▶ _What is expected_
Scan the data below for the string "image". Show every line where it turns up.

▶ _Provided data_
----

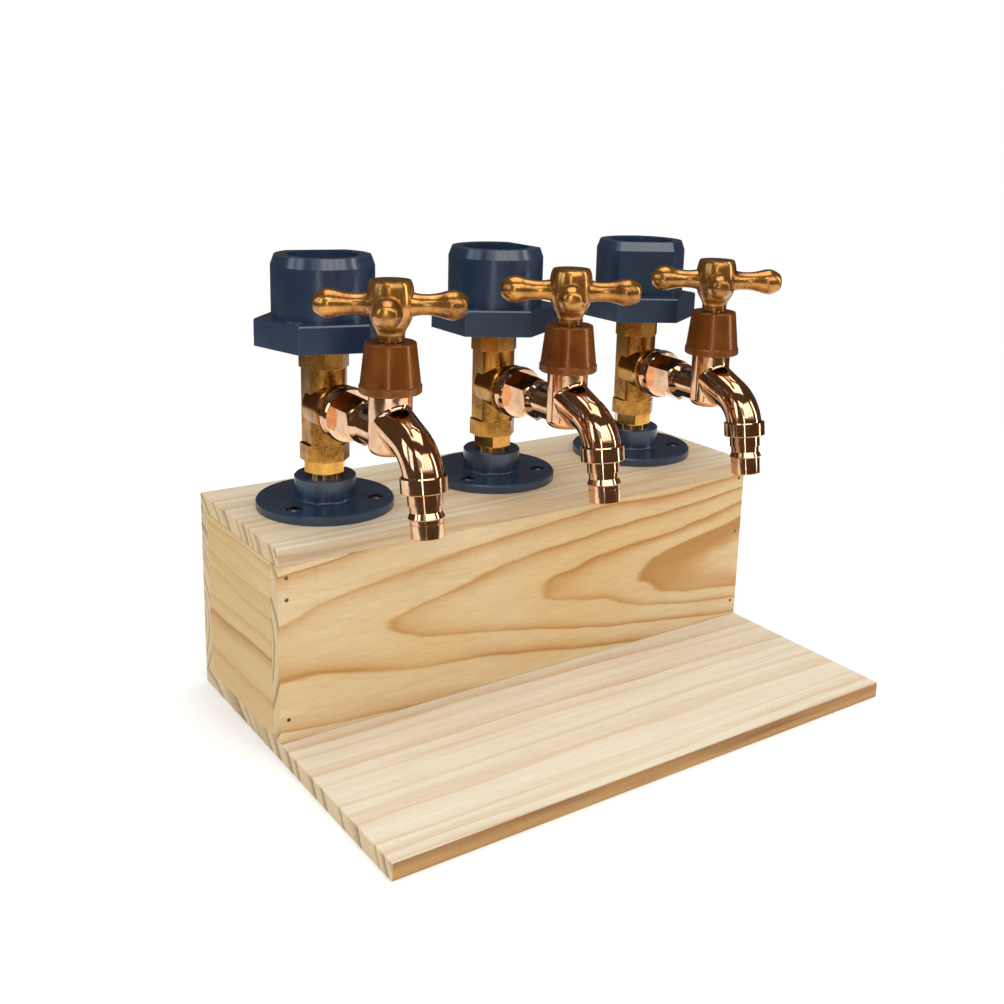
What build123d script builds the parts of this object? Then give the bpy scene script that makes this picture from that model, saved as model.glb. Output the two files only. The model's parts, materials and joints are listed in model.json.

----

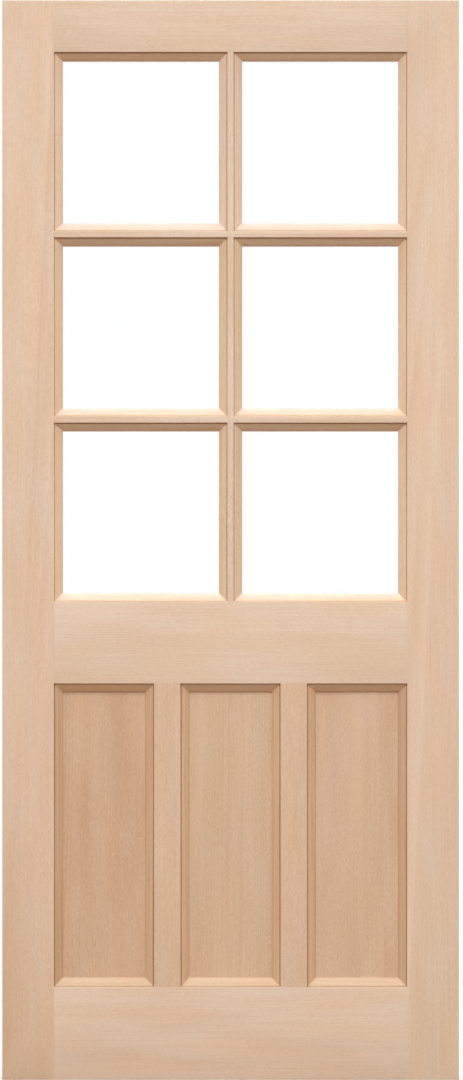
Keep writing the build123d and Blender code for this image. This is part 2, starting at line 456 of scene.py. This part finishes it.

----

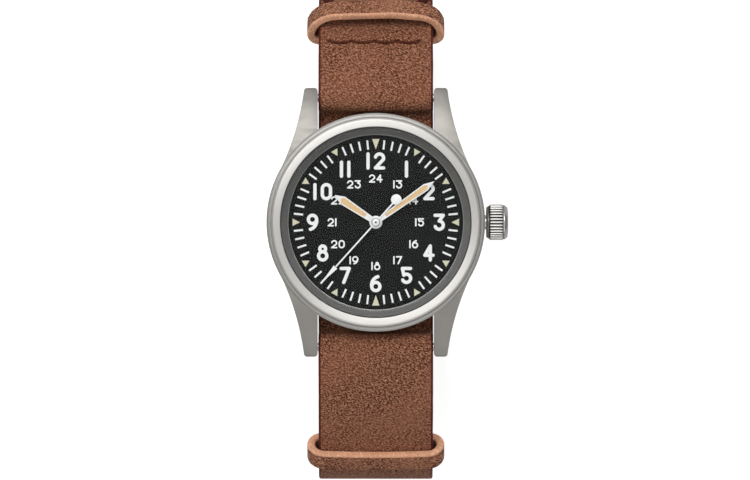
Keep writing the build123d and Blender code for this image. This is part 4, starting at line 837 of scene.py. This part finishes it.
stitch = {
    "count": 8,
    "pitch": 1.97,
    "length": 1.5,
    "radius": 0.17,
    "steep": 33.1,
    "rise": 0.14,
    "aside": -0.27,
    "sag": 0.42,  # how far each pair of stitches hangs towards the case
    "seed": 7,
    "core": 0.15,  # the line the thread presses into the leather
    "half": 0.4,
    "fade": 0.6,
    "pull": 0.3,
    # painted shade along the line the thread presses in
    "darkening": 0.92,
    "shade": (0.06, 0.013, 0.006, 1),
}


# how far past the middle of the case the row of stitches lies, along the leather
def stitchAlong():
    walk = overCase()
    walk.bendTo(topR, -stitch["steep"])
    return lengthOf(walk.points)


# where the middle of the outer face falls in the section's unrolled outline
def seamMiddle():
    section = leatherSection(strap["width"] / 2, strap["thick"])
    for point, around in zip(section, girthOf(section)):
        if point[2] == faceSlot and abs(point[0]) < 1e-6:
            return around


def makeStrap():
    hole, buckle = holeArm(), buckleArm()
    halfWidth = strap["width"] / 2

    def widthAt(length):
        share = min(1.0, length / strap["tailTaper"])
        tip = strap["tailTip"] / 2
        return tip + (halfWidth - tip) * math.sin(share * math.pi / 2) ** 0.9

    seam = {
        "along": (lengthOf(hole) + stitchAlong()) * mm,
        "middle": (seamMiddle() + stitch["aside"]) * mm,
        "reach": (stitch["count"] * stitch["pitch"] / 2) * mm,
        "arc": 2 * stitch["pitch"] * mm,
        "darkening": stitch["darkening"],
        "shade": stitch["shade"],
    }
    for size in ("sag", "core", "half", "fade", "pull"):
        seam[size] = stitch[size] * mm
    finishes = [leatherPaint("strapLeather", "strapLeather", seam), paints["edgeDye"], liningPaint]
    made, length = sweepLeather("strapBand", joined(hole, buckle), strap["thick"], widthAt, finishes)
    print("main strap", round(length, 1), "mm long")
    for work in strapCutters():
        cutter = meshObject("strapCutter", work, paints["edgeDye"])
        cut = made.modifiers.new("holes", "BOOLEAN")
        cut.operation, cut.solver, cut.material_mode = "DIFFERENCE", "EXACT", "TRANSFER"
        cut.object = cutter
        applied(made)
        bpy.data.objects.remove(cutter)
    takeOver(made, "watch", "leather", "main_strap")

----

▶ _The result_
Keep writing the build123d and Blender code for this image. This is part 2, starting at line 456 of scene.py. This part finishes it.
Keep writing the build123d and Blender code for this image. This is part 4, starting at line 837 of scene.py. This part finishes it.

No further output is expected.